Para se avançar nessa luta, a jornalista consultora Brun propõe começar esse movimento no Rainforest Journalism Fund, estimulando “a coautoria nos projetos de reportagem porque, a maneira mais efetiva de ocupar os espaços de poder é… ocupando os espaços de poder”.
Mais ainda, o Manifesto faz o seguinte chamamento para se enfrentar esse fato como desafio a ser vencido, “não porque somos cool (bonzinho) ou por concessão ou, por favor — e nem mesmo porque é o mais correto a se fazer —, mas porque precisamos muito aprender e porque podemos ensinar. Precisamos nos inventar de outro jeito se quisermos ter uma chance de enfrentar este momento em que a espécie humana se tornou ela mesma a catástrofe que temia”.
Repito, afirma Elaine Brun, Bolsonaro não é apenas uma ameaça para a Amazônia. É uma ameaça para o planeta exatamente porque é uma ameaça para a Amazônia. “Diante desta força acelerada de destruição que é o bolsonarismo nós, de todas as nacionalidades, precisamos fazer como os africanos escravizados que se rebelaram contra o opressor. Precisamos nos aquilombar. E, como não sabemos fazer isso, terá que ter a humildade de aprender com quem sabe”.

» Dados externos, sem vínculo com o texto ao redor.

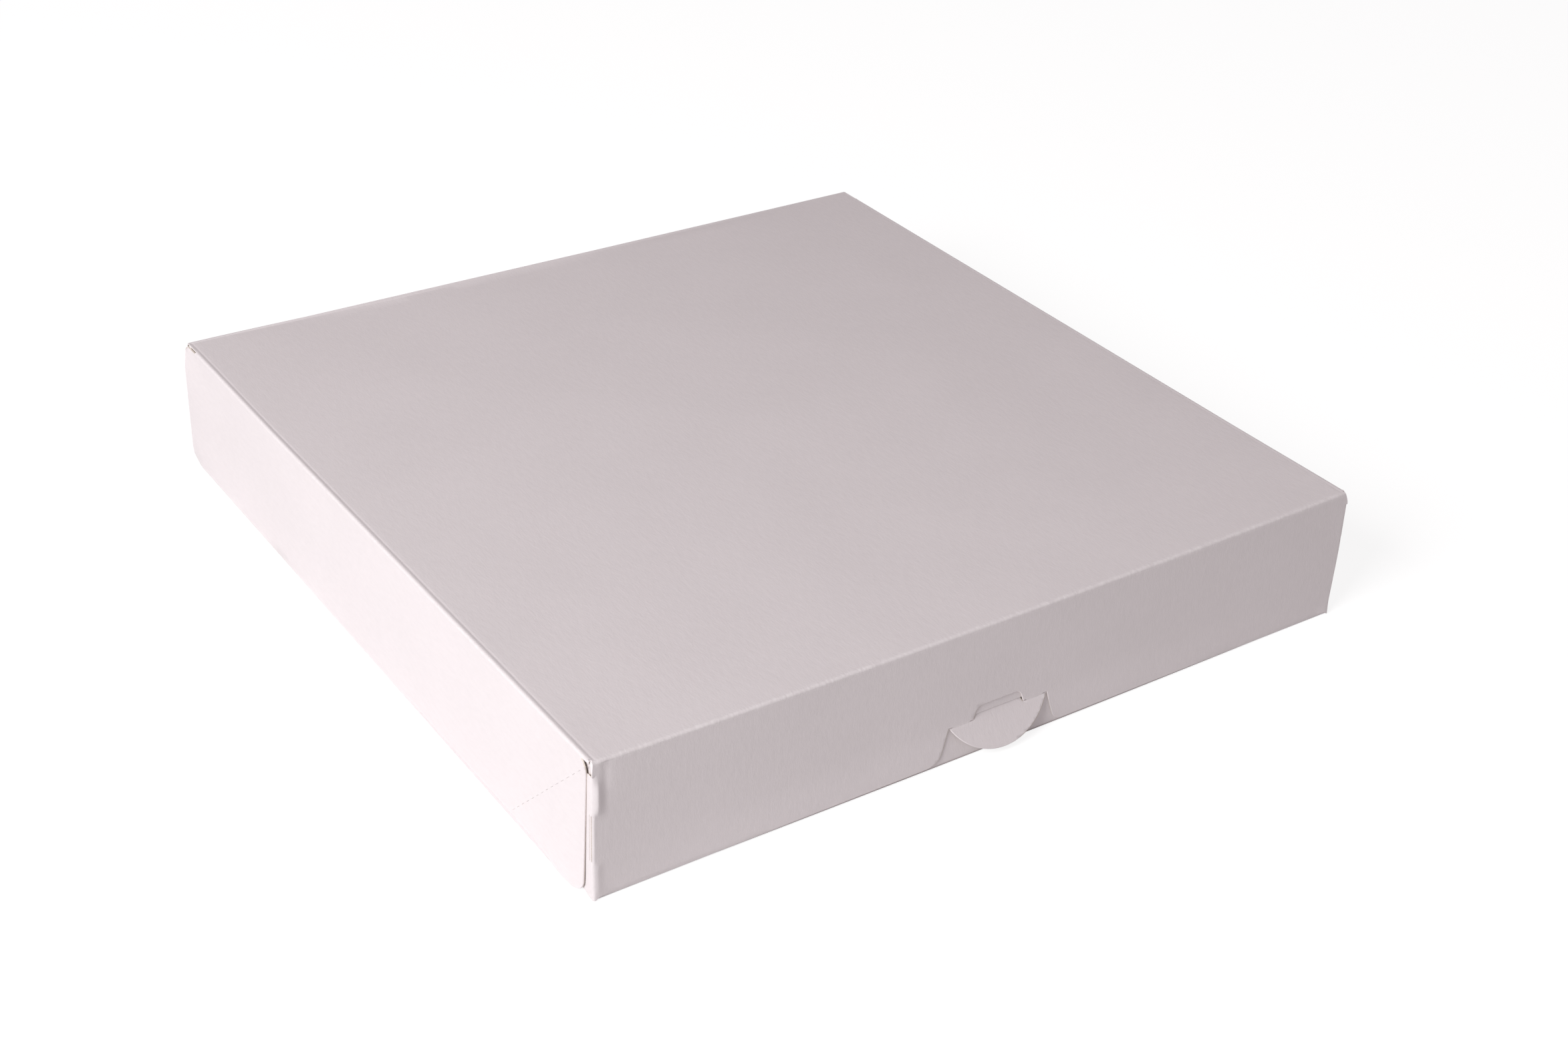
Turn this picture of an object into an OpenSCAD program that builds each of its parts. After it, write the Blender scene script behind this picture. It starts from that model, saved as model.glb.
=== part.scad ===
// Cake box of folded white board: a glued tray with a hinged lid that slips over it.
// A half-round tab in the lid's front rocks on its hinge line, and its tongue locks in the tray.
// The origin is the middle of the base's underside, with +X right, +Y back and +Z up.
// The front of the box faces -Y, and the lid hinges on the top edge of the back wall.

/* [Box] */
// Outside width of the closed box, left to right
box_w = 300; // [240:1:400]
// Outside depth of the closed box, front to back
box_d = 300; // [240:1:400]
// Outside height of the closed box
box_h = 50; // [46:1:80]

/* [Board] */
// Thickness of the board
board_t = 0.45; // [0.35:0.05:0.6]
// Outside radius of a creased fold
fold_r = 0.9; // [0.8:0.1:1.4]
// Space between the lid's glue tabs and the tray's side walls
wall_gap = 0.3; // [0.2:0.05:1]
// Space between the lid's front panel and the tray's front wall
front_gap = 0.2; // [0.15:0.05:0.3]
// Space between the lid's top panel and the tops of the tray's walls
top_gap = 1.6; // [0.3:0.1:3]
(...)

O melhor — e o mais potente — do Brasil atual e da Amazônia, em todas as regiões, são as periferias que reivindicam o lugar de centro. Esta verdade tem que servir de baliza para a nossa luta, afirma a jornalista em seu Manifesto. “Nossa melhor chance é nos somar às forças do real centro do mundo onde a disputa pelo futuro é travada, às vezes a bala.” É a esse movimento contra o bolsonarismo articulado com jornalistas e cientistas que nós, afirma a jornalista Eliane Brun, em seu Manifesto Manaus, “precisamos humildemente servir. Espero que os povos da floresta possam depois de tudo o que fizemos contra seus corpos, nos aceitar ao seu lado na luta”, conclui.